Sangue e cenere
dei Gang
Voto:8
Non ingannino i quattordici anni che separano l’ultima edizione di brani inediti tra il precedente album dei fratelli Severini da Filottrano e questo. Il tempo è passato ma le cattive, sane abitudini di sempre ancora pervadono i simpatici fratellini marchigiani. Ma con “Sangue e cenere” è come ritrovare un vecchio amico e subito riattaccare a parlare come se vi foste lasciati la sera precedente e non vent’anni prima. E ascoltando quello che ti racconta, ti accorgi che è dannatamente maturato, che sa raccontare le stesse, vecchie cose dei bei tempi ma con parole diverse e rivestite d’una verve espressiva maggiore, con maniere magari più curate ma mai ipocrite e volte al guadagno dei consensi stile “like” di Facebook. E tu con lui. Entrambi imbelviti dentro peggio di quando vi eravate visti l’ultima volta ma cresciuti, più riflessivi e saggi.

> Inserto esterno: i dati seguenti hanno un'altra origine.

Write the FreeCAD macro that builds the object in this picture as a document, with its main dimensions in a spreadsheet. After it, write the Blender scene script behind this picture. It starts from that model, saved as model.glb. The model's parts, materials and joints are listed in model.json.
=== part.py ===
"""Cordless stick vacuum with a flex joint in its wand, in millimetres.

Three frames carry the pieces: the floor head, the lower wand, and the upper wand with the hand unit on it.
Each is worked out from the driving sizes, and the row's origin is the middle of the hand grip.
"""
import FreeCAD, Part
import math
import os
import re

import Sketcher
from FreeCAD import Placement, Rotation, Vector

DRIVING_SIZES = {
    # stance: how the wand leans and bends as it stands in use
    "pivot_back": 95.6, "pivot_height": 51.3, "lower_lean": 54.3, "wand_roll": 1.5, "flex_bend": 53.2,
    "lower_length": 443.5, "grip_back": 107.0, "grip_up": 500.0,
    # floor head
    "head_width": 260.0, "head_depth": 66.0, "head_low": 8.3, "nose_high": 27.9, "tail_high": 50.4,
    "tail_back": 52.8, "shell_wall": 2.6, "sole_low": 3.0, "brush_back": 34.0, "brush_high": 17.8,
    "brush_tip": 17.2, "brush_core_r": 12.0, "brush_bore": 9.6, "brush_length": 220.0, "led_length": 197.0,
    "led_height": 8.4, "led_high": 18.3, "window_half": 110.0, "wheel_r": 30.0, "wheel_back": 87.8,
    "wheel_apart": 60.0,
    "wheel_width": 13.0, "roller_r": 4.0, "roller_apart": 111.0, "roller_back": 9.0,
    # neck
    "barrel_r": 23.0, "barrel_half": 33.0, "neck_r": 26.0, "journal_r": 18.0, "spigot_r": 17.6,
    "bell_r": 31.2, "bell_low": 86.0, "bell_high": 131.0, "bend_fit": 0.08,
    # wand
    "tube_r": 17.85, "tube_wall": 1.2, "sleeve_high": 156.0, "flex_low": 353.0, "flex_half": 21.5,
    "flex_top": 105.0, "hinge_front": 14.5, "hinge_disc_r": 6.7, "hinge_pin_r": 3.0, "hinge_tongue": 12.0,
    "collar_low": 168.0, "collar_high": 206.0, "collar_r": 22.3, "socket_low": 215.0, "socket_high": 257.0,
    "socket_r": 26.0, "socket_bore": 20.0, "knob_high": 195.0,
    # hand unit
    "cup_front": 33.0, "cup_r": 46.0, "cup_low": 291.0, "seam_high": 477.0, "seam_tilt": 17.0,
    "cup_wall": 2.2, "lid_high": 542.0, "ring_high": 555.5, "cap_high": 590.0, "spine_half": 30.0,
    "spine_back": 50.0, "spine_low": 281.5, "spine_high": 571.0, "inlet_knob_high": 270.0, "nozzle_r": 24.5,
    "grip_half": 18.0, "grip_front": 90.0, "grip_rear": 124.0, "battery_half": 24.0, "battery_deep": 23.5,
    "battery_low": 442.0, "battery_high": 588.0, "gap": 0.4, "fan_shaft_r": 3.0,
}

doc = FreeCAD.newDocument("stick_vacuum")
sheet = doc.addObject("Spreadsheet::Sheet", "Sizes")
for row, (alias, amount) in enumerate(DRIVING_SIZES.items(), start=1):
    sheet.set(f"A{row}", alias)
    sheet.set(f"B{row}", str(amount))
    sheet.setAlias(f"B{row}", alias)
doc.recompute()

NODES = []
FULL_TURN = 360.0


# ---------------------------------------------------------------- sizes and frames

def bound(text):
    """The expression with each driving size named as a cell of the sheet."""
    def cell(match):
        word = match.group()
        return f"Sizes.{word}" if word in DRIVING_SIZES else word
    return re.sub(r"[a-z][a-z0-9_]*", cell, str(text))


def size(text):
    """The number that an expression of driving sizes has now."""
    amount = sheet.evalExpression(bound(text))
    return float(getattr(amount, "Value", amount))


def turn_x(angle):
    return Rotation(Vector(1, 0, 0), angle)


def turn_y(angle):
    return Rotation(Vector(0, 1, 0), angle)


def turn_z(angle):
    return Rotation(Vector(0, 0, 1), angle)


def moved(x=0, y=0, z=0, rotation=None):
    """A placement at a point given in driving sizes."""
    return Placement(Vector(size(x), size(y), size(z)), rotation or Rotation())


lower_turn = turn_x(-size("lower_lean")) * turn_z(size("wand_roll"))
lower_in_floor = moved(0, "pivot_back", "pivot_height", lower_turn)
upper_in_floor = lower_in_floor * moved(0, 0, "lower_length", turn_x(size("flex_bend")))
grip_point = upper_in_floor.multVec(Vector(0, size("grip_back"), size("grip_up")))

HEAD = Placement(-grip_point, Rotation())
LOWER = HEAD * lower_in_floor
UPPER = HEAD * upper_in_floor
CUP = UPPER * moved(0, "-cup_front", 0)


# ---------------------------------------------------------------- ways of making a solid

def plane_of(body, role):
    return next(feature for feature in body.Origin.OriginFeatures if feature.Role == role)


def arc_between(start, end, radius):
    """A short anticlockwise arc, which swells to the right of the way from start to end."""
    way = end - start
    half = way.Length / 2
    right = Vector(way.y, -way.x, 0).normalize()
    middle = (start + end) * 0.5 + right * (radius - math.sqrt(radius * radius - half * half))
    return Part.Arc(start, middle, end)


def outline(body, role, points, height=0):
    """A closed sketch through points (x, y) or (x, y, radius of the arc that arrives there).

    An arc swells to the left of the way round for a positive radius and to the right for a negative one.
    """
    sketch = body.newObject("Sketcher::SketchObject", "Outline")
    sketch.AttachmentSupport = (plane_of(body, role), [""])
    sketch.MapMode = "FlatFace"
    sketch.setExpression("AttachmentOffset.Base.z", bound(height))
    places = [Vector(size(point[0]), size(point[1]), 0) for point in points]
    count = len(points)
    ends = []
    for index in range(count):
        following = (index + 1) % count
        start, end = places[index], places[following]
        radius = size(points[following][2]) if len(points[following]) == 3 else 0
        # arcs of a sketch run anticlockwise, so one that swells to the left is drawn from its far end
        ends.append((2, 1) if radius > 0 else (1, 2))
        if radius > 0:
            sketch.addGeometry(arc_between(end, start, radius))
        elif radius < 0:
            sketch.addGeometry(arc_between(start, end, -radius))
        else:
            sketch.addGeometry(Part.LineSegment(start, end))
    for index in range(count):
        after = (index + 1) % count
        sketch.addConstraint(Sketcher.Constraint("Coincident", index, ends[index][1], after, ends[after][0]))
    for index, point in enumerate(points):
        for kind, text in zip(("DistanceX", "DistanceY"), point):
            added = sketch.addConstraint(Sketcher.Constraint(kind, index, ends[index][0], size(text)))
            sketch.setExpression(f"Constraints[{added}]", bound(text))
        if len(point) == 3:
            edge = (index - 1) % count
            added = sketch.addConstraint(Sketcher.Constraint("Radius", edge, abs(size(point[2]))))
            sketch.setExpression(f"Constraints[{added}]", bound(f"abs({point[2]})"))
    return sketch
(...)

Insomma, il combat rock delle origini discografiche è rimasto rock ma è fiorito ed evoluto. Più meditato ma non per questo meno spontaneo, complice una produzione rock al punto giusto (Jono Manson) e uno stuolo di musicisti con i controfiocchi (anche yankee, tra cui tale Garth Hudson ex “The Band” alla fisarmonica, ma leggere i credits è comunque entusiasmante), “Sangue e cenere” sciorina con notevole dimestichezza un campionario fatto di rock ruggenti, momenti combat-folk, ballate appassionate e scintillanti lampi di rhythm’n’blues e soul. Questo mantenendo sempre, per quanto riguarda i testi, l’usuale e mai doma vena politico-poetica militante che da sempre procura ai Gang tanti guai fin dai tempi di “Duecento giorni a Palermo” e del concerto del Primo Maggio 1991. Nulla di male, considerata la facilità odierna nel professarsi super partes a seconda dell’opportunità e delle convenienze; ed è un difetto, questo, che i Gang non hanno mai avuto.

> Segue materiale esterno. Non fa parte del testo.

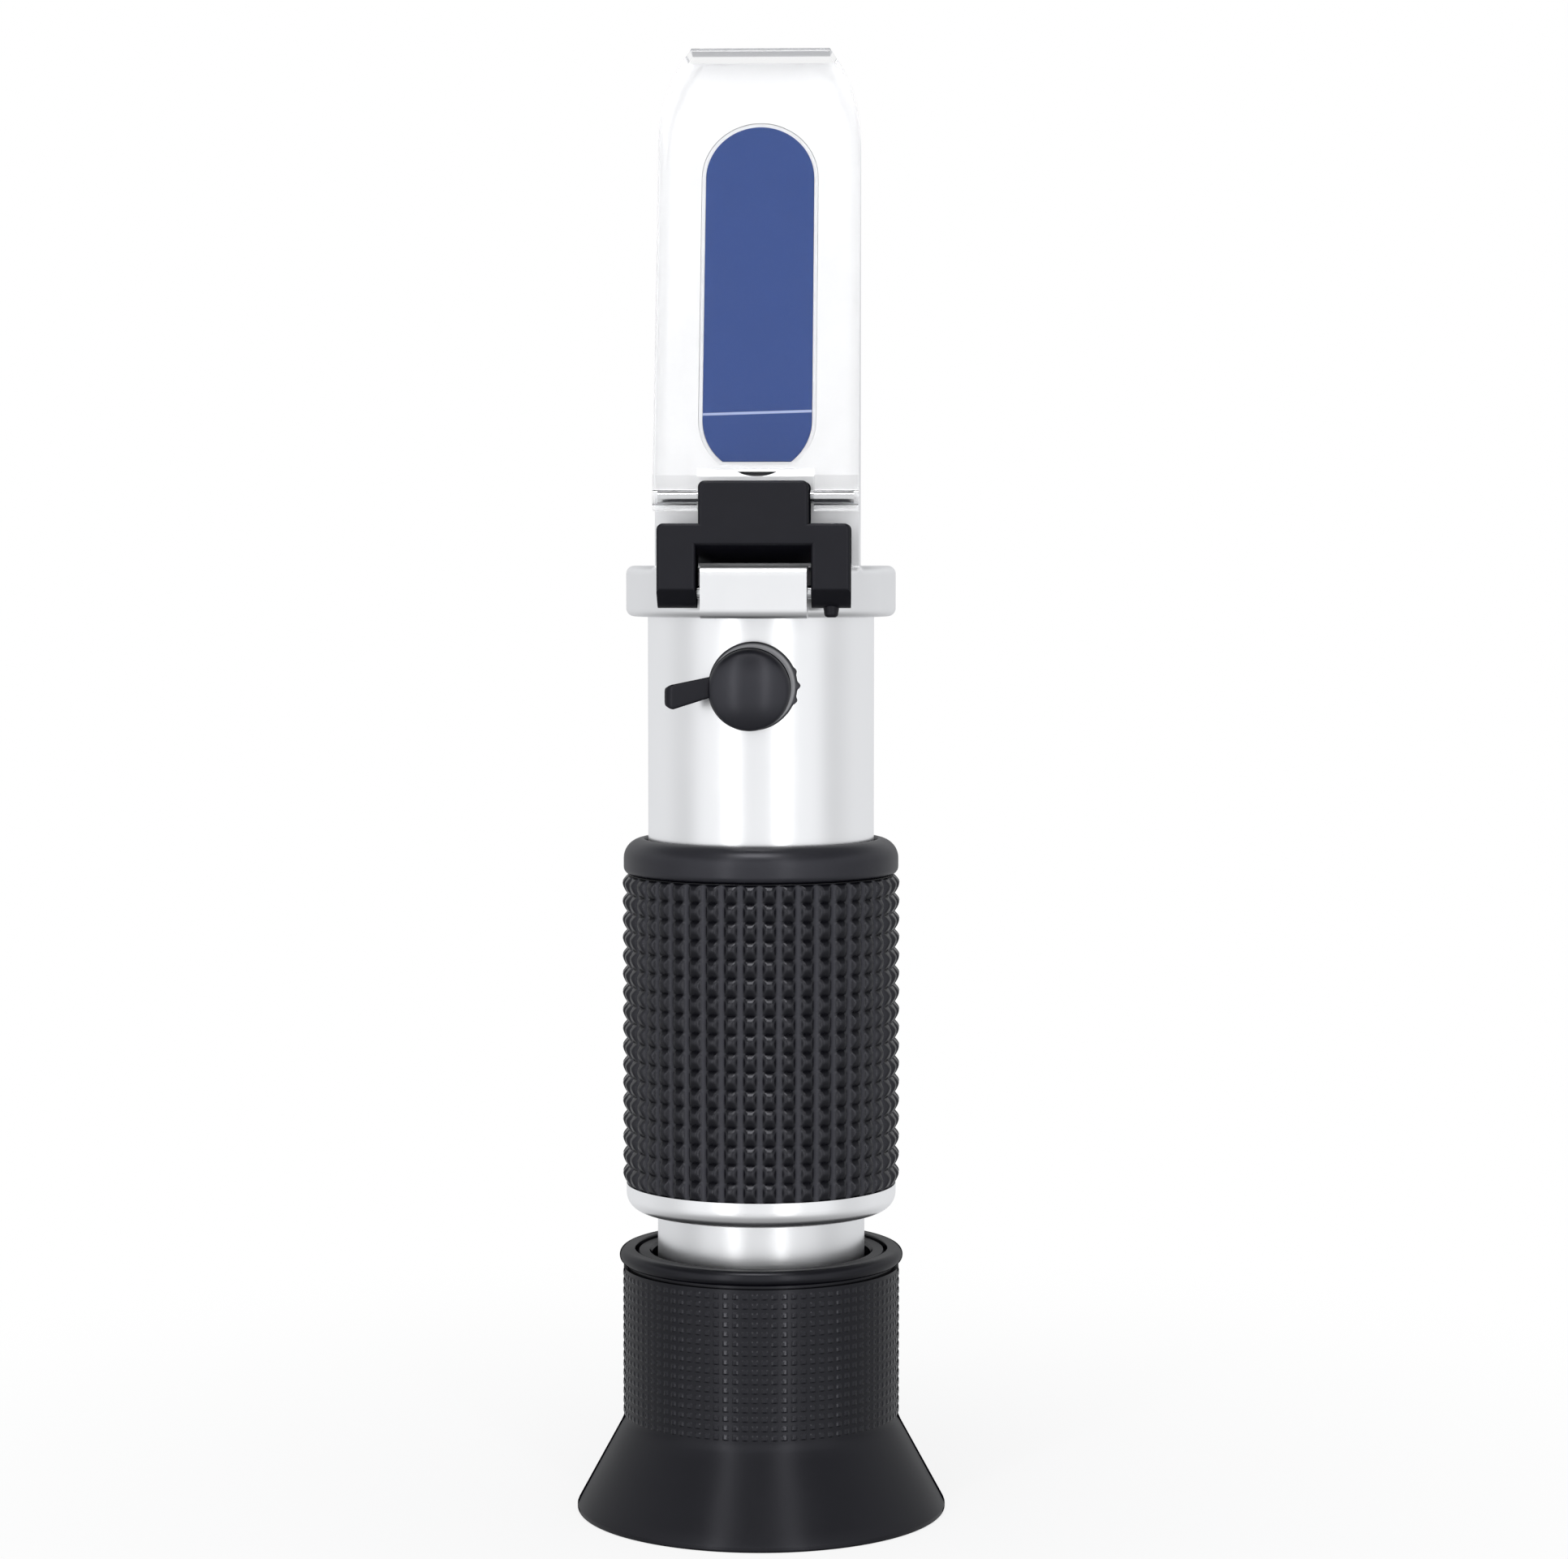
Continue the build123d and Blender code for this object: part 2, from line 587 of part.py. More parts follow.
with BuildPart() as calibration_screw:
    screw_end = carrier_r - SCREW_END_DEPTH
    across(SCREW_SHANK_R, screw_end, head_back - screw_end)
    across(SCREW_HEAD_R, head_back, SCREW_HEAD_LENGTH)
    with BuildSketch(Plane.XZ.offset(head_back + SCREW_HEAD_LENGTH)):
        with Locations((0, cal_z)):
            Rectangle(3 * SCREW_HEAD_R, SCREW_SLOT)
    extrude(amount=-SCREW_SLOT_DEPTH, mode=Mode.SUBTRACT)
calibration_screw.part.label = "calibration_screw"
export_step(calibration_screw.part, "parts/calibration_screw.step")

# Rubber base around the bushing, with the fixed leaf of the cap's strap
with BuildPart() as cap_base:
    across(CAP_BASE_R, 0, cap_base_front)
    leaf_back = fold_depth - STRAP_GAP - STRAP_THICK
    with BuildSketch(Plane.XZ.offset(leaf_back)):
        with Locations((-STRAP_REACH / 2, cal_z)):
            Rectangle(STRAP_REACH, STRAP_WIDTH)
    extrude(amount=STRAP_THICK)
    with BuildSketch(Plane.XY.offset(cal_z - STRAP_WIDTH / 2)):
        with Locations((-STRAP_REACH, -fold_depth)):
            Circle(FOLD_R)
    extrude(amount=STRAP_WIDTH)
    with BuildSketch(Plane.XY.offset(cal_z - CAP_BASE_R)):
        Circle(barrel_r + SOFT_CLEAR)
    extrude(amount=2 * CAP_BASE_R, mode=Mode.SUBTRACT)
    across(bushing_r + SOFT_CLEAR, 0, bushing_front, cal_z, Mode.SUBTRACT)
cap_base.part.label = "cap_base"
export_step(cap_base.part, "parts/cap_base.step")

# Rubber cap over the screw, with the swinging leaf of its strap
with BuildPart() as calibration_cap:
    across(CAP_R, cap_back, CAP_HEIGHT)
    dome = calibration_cap.edges().filter_by(GeomType.CIRCLE).sort_by(Axis.Y)[0]
    fillet(dome, CAP_ROUND)
    with BuildSketch(Plane.XZ.offset(fold_depth + STRAP_GAP)):
        leaf_length = STRAP_REACH - FOLD_R - STRAP_GAP
        with Locations((-leaf_length / 2, cal_z)):
            Rectangle(leaf_length, STRAP_WIDTH)
    extrude(amount=STRAP_THICK)
    across(CAP_R - CAP_WALL, 0, cap_back + CAP_HEIGHT - CAP_TOP_WALL, cal_z, Mode.SUBTRACT)
calibration_cap.part.label = "calibration_cap"
export_step(calibration_cap.part, "parts/calibration_cap.step")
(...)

Sono schierati da sempre e mai ne hanno fatto mistero; ma lo sono da un punto di vista eretico e dissonante, mai allineato, spesso controverso e molte volte, anche per molti che dovrebbero pensarla come loro (almeno a parole…), disturbante. E parlare oggi (con una vera e propria poesia in musica) dei bombardamenti ONU sui civili di Novi Sadr durante la guerra del Kosovo, ricordare ancora l’oscura vicenda milanese di Fausto e Iaio, celebrare con canzoni orgogliose la Resistenza (e la memoria storica a essa collegata) che molti vorrebbero vedere scomparire persino dalla Costituzione, commemorare un volontario italiano ucciso da un cecchino durante la guerra serbo-bosniaca nel 1993, argomentare dell’esistenza delle fabbriche dei veleni da ben prima che qualcuno si accorgesse di certi impianti appestanti e vetusti e degli altri temi contenuti nelle undici canzoni che compongono l’album, non solo è (meravigliosamente) disturbante, ma potrei scommetterci che prima o poi verrà considerato pure demodé, velleitario e donchisciottesco, soprattutto con i tempi che corrono. Tutti ottimi motivi, quindi, per avere quest’album; appetibile anche per chi non ha la mamma che canta con Otis Redding o ne vorrebbe una uguale e finanziato tramite la pratica tutta internettiana del “Crowdfunding” rivolta ai fan. “Come preventivo per l’album abbiamo buttato giù la cifra X”, hanno scritto i Gang ai loro fan, “e per essere del tutto tranquilli di starci dentro dobbiamo almeno tirare su il doppio: ci aiutate?” Morale della favola: i Gang hanno avuto il 710% in più del necessario. La risposta dei fan? “Alle barricate! Alle barricate!” Yeah, yeah, yeah!
Un sincero grazie a Marino Severini, senza la cui totale disponibilità questa recensione non avrebbe potuto essere scritta.
L’album esce il 24 febbraio.
complimenti…ottima recensione….per chi come me non conoscono i Gang, un ottimo spunto per farlo!